Default to IQR when you are unsure — it is robust and makes no assumptions about the shape of your data. Use Z-score only when you have verified that your data follows a normal distribution. For salary, income, house price, or any right-skewed data, IQR is almost always the better choice.


Section 09

Complete Pipeline — Detect, Investigate, Handle

import numpy as np
import pandas as pd

# Full dataset — house prices in a neighbourhood (£)
prices = [185000, 192000, 178000, 205000, 195000, 210000,
          188000, 201000, 198000, 185000, 2100000, 175000]

df = pd.DataFrame({"price": prices})

# Step 1 — Calculate quartiles and IQR
q1  = df["price"].quantile(0.25)
q2  = df["price"].quantile(0.50)
q3  = df["price"].quantile(0.75)
iqr = q3 - q1

lower_fence = q1 - 1.5 * iqr
upper_fence = q3 + 1.5 * iqr

print("── Summary Statistics ──────────────────")
print(f"Q1 (25th percentile): £{q1:,.0f}")
print(f"Q2 (Median):          £{q2:,.0f}")
print(f"Q3 (75th percentile): £{q3:,.0f}")
print(f"IQR:                  £{iqr:,.0f}")
print(f"Lower fence:          £{lower_fence:,.0f}")
print(f"Upper fence:          £{upper_fence:,.0f}")

# Step 2 — Flag outliers
df["is_outlier"] = (
    (df["price"] < lower_fence) |
    (df["price"] > upper_fence)
)

print("\n── Outliers Detected ───────────────────")
print(df[df["is_outlier"]])

# Step 3 — Compare mean before and after
mean_with    = df["price"].mean()
mean_without = df[~df["is_outlier"]]["price"].mean()
median       = df["price"].median()

print("\n── Impact of Outlier ───────────────────")
print(f"Mean with outlier:    £{mean_with:,.0f}")
print(f"Mean without outlier: £{mean_without:,.0f}")
print(f"Median (robust):      £{median:,.0f}")

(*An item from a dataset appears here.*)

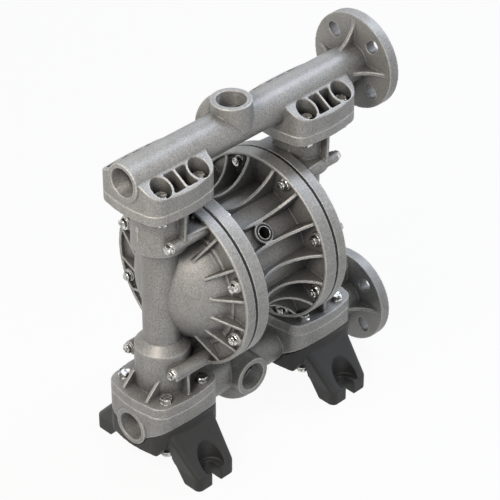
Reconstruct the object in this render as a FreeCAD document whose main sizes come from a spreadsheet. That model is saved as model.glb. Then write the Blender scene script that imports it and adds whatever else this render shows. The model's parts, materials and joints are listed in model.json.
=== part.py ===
"""Air operated double diaphragm pump: cast aluminium, 1 1/2 inch ports, flanged manifolds.

The origin is on the floor, under the middle of the pump. +X runs along the pump shaft
towards the flanged ends of the manifolds, +Z is up and -Y is the front, where the air
inlet and the side port of the suction manifold are. All sizes are in millimetres.
"""
import FreeCAD, Part
import math
import os
import Sketcher

Vector = FreeCAD.Vector
Rotation = FreeCAD.Rotation
X_AXIS = Vector(1, 0, 0)
Z_AXIS = Vector(0, 0, 1)

doc = FreeCAD.newDocument("diaphragm_pump")
sheet = doc.addObject("Spreadsheet::Sheet", "Sizes")
nodes = []
rows = []


# Sizes

class Length:
    """A length that carries both its value and the sheet expression that gives it."""

    def __init__(self, value, text):
        self.value = float(value)
        self.text = text

    def __add__(self, other):
        other = as_length(other)
        return Length(self.value + other.value, f"({self.text} + {other.text})")

    def __sub__(self, other):
        other = as_length(other)
        return Length(self.value - other.value, f"({self.text} - {other.text})")

    def __mul__(self, other):
        other = as_length(other)
        return Length(self.value * other.value, f"({self.text} * {other.text})")

    def __truediv__(self, other):
        other = as_length(other)
        return Length(self.value / other.value, f"({self.text} / {other.text})")

    def __radd__(self, other):
        return as_length(other) + self

    def __rsub__(self, other):
        return as_length(other) - self

    def __rmul__(self, other):
        return as_length(other) * self

    def __neg__(self):
        return Length(-self.value, f"(0 - {self.text})")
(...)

# ── Summary Statistics ──────────────────────────
# Q1 (25th percentile): £185,500
# Q2 (Median):          £193,500
# Q3 (75th percentile): £201,750
# IQR:                  £16,250
# Lower fence:          £161,125
# Upper fence:          £226,125
# ── Outliers Detected ───────────────────────────
#     price  is_outlier
# 10  2100000  True
# ── Impact of Outlier ───────────────────────────
# Mean with outlier:    £342,667
# Mean without outlier: £192,909
# Median (robust):      £193,500

Section 10

Golden Rules

🎯 Quartiles, IQR and Outliers — Key Rules
1
Always sort your data before calculating quartiles. The entire method depends on position — unsorted data gives completely wrong quartile values.
2
The IQR is resistant to outliers — extreme values do not affect Q1 or Q3 because they sit outside the middle 50%. This makes IQR far more reliable than range or standard deviation for describing spread in skewed data.
3
The 1.5 × IQR fence is a guideline, not a law. Some domains use 2× or 3× IQR for stricter definitions. Always apply domain knowledge when deciding the right threshold.
4
Investigate before removing. An outlier is a question, not a mistake. Ask why it exists before deciding whether to remove, cap, transform, or keep it.
5
Use the median and IQR together as your default summary for skewed data — they are both robust to outliers. Reserve mean and standard deviation for data that is approximately normally distributed.